Après des études en lettres modernes, Jean-Luc Kopp, outre son métier d’enseignant auprès de jeunes en rupture scolaire, s’est consacré à la psychanalyse verbale, puis à la psychanalyse corporelle. Il est à ce jour le président de l’Institut français de psychanalyse corporelle, www.psychanalysecorporelle.org
Longtemps, j’ai cru que j’étais libre ; je me trompais et je ne le savais pas. Comme tout un chacun, je pensais qu’être libre consistait à se défaire de toute contrainte et à décider de sa vie. Subir un papa violent, autoritaire m’a très tôt conditionné à tout mettre en œuvre pour avoir le choix, ne sélectionner que ce qui me plaisait. Devenir professeur de lettres, puis psychanalyste verbal m’a convaincu que je contrôlais ma vie, que je parvenais enfin à exister, à obtenir une reconnaissance, de la valeur. Il est vrai que les élèves difficiles dont je m’occupais ainsi que mes patients m’obligeaient à ne rien laisser au hasard. J’avais beau être sur le qui-vive en permanence, pour autant, je cessais de m’identifier au personnage du « petit con » dans lequel mon père me cantonnait.

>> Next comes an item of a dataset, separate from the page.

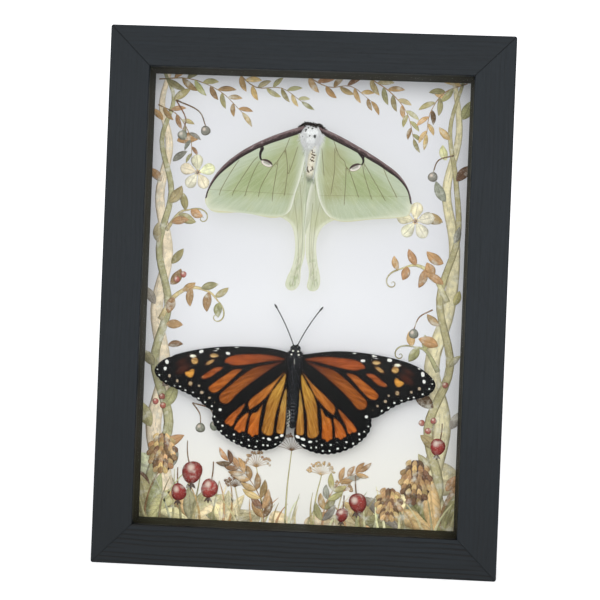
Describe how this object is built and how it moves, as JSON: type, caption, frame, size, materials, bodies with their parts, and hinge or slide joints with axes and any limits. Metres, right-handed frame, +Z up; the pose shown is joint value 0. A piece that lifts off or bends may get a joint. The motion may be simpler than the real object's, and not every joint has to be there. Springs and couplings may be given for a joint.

Le choix professionnel me permettait de croire que n’avoir ni Dieu ni maître représentait le summum de la liberté.
Pourtant j’aidais de travers, j’aimais de travers, mais je l’ignorais. Deux événements déroutants m’ont ouvert les yeux. Le premier, alors que je saisissais l’un de mes élèves à la gorge parce qu’il me narguait en terrorisant les plus faibles, me permit de voir défiler un à un tous les moments où mon père m’imposait ses débordements violents, ses humiliations verbales. Moi qui croyais m’être affranchi de ce despote familial, je lui ressemblais : contre mon gré, j’étais mu par la même violence intérieure qui m’avait blessé et que je refusais. Rude désillusion : mes études, mes préparations de cours étaient un leurre. Cette réalité scolaire particulière mettait au défi ma revendication de liberté et de maîtrise.
Un second tsunami me fut nécessaire : la naissance de mon fils Arnaud qui s’éteignit au bout de quinze jours. Je devais me soumettre à l’évidence : je ne contrôlais rien. Plus question de m’appuyer sur ma petite personne, sur mes prétendues qualités de prof ou de psy. Tout volait en éclats. Je n’étais plus rien.

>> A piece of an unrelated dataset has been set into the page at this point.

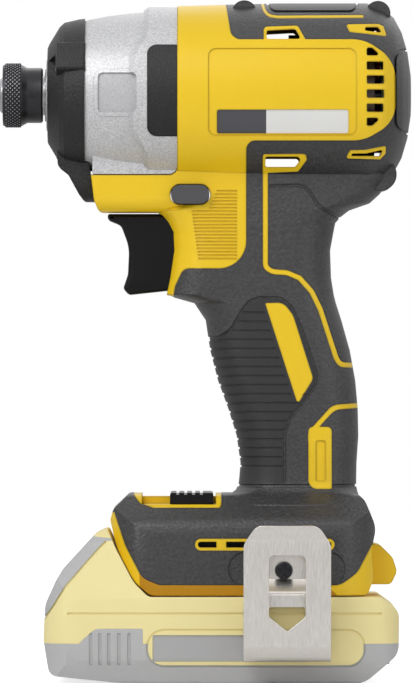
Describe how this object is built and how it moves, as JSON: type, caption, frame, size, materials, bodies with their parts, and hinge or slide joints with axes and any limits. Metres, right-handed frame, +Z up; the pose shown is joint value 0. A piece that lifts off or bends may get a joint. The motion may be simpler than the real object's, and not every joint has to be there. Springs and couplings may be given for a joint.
{
  "type": "cordless impact driver",
  "caption": "Pistol-grip cordless impact driver with a hex quick-release chuck, sliding hammer and planetary drive, belt hook and slide-on battery pack.",
  "frame": {"origin": "middle of the battery pack's flat underside, in the parting plane of the housing halves", "axes": "+X towards the back of the tool, -X towards the chuck, +Z up through the handle, -Y towards the tool's left side, where the belt hook is"},
  "size_m": [0.1355, 0.0906, 0.2243],
  "materials": {
    "anvil": "ground steel",
    "anvil_bush": "sintered bronze",
    "bearing_plate": "moulded satin",
    "belt_hook": "satin plated steel",
    "cam_balls": "ground steel",
    "cam_spindle": "hardened gear steel",
    "cell_straps": "nickel strip",
    "chuck_clip": "oiled spring wire",
    "chuck_sleeve": "black-oxide steel",
    "chuck_spring": "oiled spring wire",
    "chuck_washers": "ground steel",
    "controller_module": "moulded satin",
    "cooling_fan": "moulded fan",
    "detent_balls": "ground steel",
    "gauge_button": "moulded satin",
    "gauge_leds": "clear moulded lens",
    "gearcase": "die-cast, satin painted",
    "gearcase_pads": "satin rubber",
    "hammer": "black-oxide steel",
    "hammer_spring": "oiled spring wire",
    "hook_inserts": "knurled brass",
    "hook_screw": "ground steel",
    "housing_left": "glass-filled nylon, fine spark texture",
    "housing_right": "glass-filled nylon, fine spark texture",
    "housing_screws": "black-oxide steel",
    "latch_springs": "oiled spring wire",
    "led_board": "solder-masked board",
    "led_lenses": "clear moulded lens",
    "mode_board": "solder-masked board",
    "mode_slider": "moulded satin",
    "mode_tray": "glass-filled nylon, fine spark texture",
    "nose_boot": "satin rubber",
    "overmould_left": "soft grained overmould",
    "overmould_right": "soft grained overmould",
    "pack_board": "solder-masked board",
    "pack_cells": "shrink-wrapped cells",
    "pack_latch": "glass-filled nylon, fine spark texture",
    "pack_lower": "moulded grey",
    "pack_screws": "black-oxide steel",
    "pack_upper": "glass-filled nylon, fine spark texture",
    "planet_gear_1": "hardened gear steel",
    "planet_gear_2": "hardened gear steel",
    "planet_gear_3": "hardened gear steel",
    "planet_pins": "ground steel",
    "plate_screws": "black-oxide steel",
    "reverse_button": "moulded satin",
    "ring_gear": "hardened gear steel",
    "rotor_bearings": "ground steel",
    "rotor_core": "stacked laminations",
    "rotor_shaft": "hardened gear steel",
    "sensor_board": "solder-masked board",
    "spindle_bearing": "ground steel",
    "spring_washer": "ground steel",
    "stator_core": "stacked laminations",
    "stator_windings": "enamelled copper",
    "switch_body": "moulded satin",
    "terminal_block": "moulded satin",
    "trigger": "moulded satin",
    "trigger_spring": "oiled spring wire",
    "wire_leads": "silicone wire insulation"
  },
  "bodies": {
    "tool": {"housing_left": "housing_left", "housing_right": "housing_right", "overmould_left": "overmould_left", "overmould_right": "overmould_right", "housing_screws": "housing_screws", "hook_inserts": "hook_inserts", "gearcase": "gearcase", "gearcase_pads": "gearcase_pads", "anvil_bush": "anvil_bush", "nose_boot": "nose_boot", "led_lenses": "led_lenses", "led_board": "led_board", "ring_gear": "ring_gear", "bearing_plate": "bearing_plate", "plate_screws": "plate_screws", "spindle_bearing": "spindle_bearing", "rotor_bearings": "rotor_bearings", "stator_core": "stator_core", "stator_windings": "stator_windings", "sensor_board": "sensor_board", "switch_body": "switch_body", "trigger_spring": "trigger_spring", "mode_tray": "mode_tray", "mode_board": "mode_board", "controller_module": "controller_module", "terminal_block": "terminal_block", "wire_leads": "wire_leads", "belt_hook": "belt_hook", "hook_screw": "hook_screw"},
    "spindle": {"cam_spindle": "cam_spindle", "planet_pins": "planet_pins", "cam_balls": "cam_balls", "spring_washer": "spring_washer", "hammer_spring": "hammer_spring"},
    "hammer": {"hammer": "hammer"},
    "planet_1": {"planet_gear_1": "planet_gear_1"},
    "planet_2": {"planet_gear_2": "planet_gear_2"},
    "planet_3": {"planet_gear_3": "planet_gear_3"},
    "rotor": {"rotor_shaft": "rotor_shaft", "rotor_core": "rotor_core", "cooling_fan": "cooling_fan"},
    "anvil": {"anvil": "anvil", "detent_balls": "detent_balls", "chuck_clip": "chuck_clip", "chuck_washers": "chuck_washers", "chuck_spring": "chuck_spring"},
    "sleeve": {"chuck_sleeve": "chuck_sleeve"},
    "trigger": {"trigger": "trigger"},
    "reverse_button": {"reverse_button": "reverse_button"},
    "mode_slider": {"mode_slider": "mode_slider"},
    "pack": {"pack_lower": "pack_lower", "pack_upper": "pack_upper", "pack_screws": "pack_screws", "pack_cells": "pack_cells", "cell_straps": "cell_straps", "pack_board": "pack_board", "gauge_leds": "gauge_leds", "latch_springs": "latch_springs"},
    "latch": {"pack_latch": "pack_latch"},
    "gauge_button": {"gauge_button": "gauge_button"}
  },
  "joints": [
    {"name": "spindle_spin", "type": "hinge", "parent": "tool", "child": "spindle", "pos_m": [0, 0, 0.1932], "axis": [1, 0, 0], "continuous": true},
    {"name": "rotor_spin", "type": "hinge", "parent": "tool", "child": "rotor", "pos_m": [0.03, 0, 0.1932], "axis": [1, 0, 0], "continuous": true},
    {"name": "hammer_slide", "type": "slide", "parent": "spindle", "child": "hammer", "axis": [1, 0, 0], "range_m": [0, 0.006], "stiffness_N_per_m": 9000, "springref_m": -0.006, "deforming": ["hammer_spring"]},
    {"name": "anvil_spin", "type": "hinge", "parent": "tool", "child": "anvil", "pos_m": [-0.06, 0, 0.1932], "axis": [1, 0, 0], "continuous": true},
    {"name": "sleeve_slide", "type": "slide", "parent": "anvil", "child": "sleeve", "axis": [-1, 0, 0], "range_m": [0, 0.004], "stiffness_N_per_m": 1500, "springref_m": -0.003, "deforming": ["chuck_spring"]},
    {"name": "trigger_pull", "type": "slide", "parent": "tool", "child": "trigger", "axis": [1, 0, 0], "range_m": [0, 0.006], "stiffness_N_per_m": 1200, "springref_m": -0.003, "deforming": ["trigger_spring"]},
    {"name": "reverse_push", "type": "slide", "parent": "tool", "child": "reverse_button", "axis": [0, 1, 0], "range_m": [-0.003, 0.003]},
    {"name": "mode_slide", "type": "slide", "parent": "tool", "child": "mode_slider", "axis": [-1, 0, 0], "range_m": [0, 0.0086]},
    {"name": "pack_slide", "type": "slide", "parent": "tool", "child": "pack", "axis": [-1, 0, 0], "range_m": [0, 0.075]},
    {"name": "latch_press", "type": "slide", "parent": "pack", "child": "latch", "axis": [0.8414, 0, -0.5404], "range_m": [0, 0.0025], "stiffness_N_per_m": 1500, "springref_m": -0.003, "deforming": ["latch_springs"]},
    {"name": "gauge_press", "type": "slide", "parent": "pack", "child": "gauge_button", "axis": [-1, 0, 0], "range_m": [0, 0.0008], "stiffness_N_per_m": 1500, "springref_m": -0.0008},
    {"name": "planet_1_spin", "type": "hinge", "parent": "spindle", "child": "planet_1", "pos_m": [0, 0, 0.2052], "axis": [1, 0, 0], "continuous": true},
    {"name": "planet_2_spin", "type": "hinge", "parent": "spindle", "child": "planet_2", "pos_m": [0, -0.01039, 0.1872], "axis": [1, 0, 0], "continuous": true},
    {"name": "planet_3_spin", "type": "hinge", "parent": "spindle", "child": "planet_3", "pos_m": [0, 0.01039, 0.1872], "axis": [1, 0, 0], "continuous": true}
  ],
  "couplings": [
    {"joint": "rotor_spin", "follows": "spindle_spin", "ratio": 5.3333},
    {"joint": "anvil_spin", "follows": "spindle_spin", "ratio": 1},
    {"joint": "planet_1_spin", "follows": "spindle_spin", "ratio": -2.6},
    {"joint": "planet_2_spin", "follows": "spindle_spin", "ratio": -2.6},
    {"joint": "planet_3_spin", "follows": "spindle_spin", "ratio": -2.6}
  ]
}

À l’évidence, ces épreuves étaient nécessaires pour que je puisse enfin apercevoir combien, alors que je me pensais libre et autonome, j’étais esclave de mes croyances. Le choix était simple : me résigner et nourrir une révolte contre tout et tous. Ou consentir à ces événements non choisis, et peu à peu me laisser enseigner par eux. Je ne savais pas aimer, pas plus mon fils défunt que ma propre personne, ou autrui à travers mes élèves ou mes patients. Il me fallait apprendre à aimer ma fragilité, ma vulnérabilité. Faute de quoi, je me condamnais à entretenir la conviction que je n’étais pas aimé, que j’étais sans valeur.
Mon ascension intérieure, initiée par de fracassantes épreuves extérieures, se prolongea grâce à la découverte de la psychanalyse corporelle. Mon parcours en psychanalyse verbale m’avait conduit, en définitive, à me fuir, à éviter de me rencontrer en intimité ; cette autre forme de psychanalyse m’offrit enfin la grâce de rencontrer un petit Jean-Luc sacrément abîmé. Jusque-là, j’avais peur de la souffrance et je me contentais de me la représenter. Désormais, il s’agissait de la revivre, de la prendre à bras-le-corps, de la ressentir dans toute son horreur. Conversion du regard et du cœur exigée et garantie.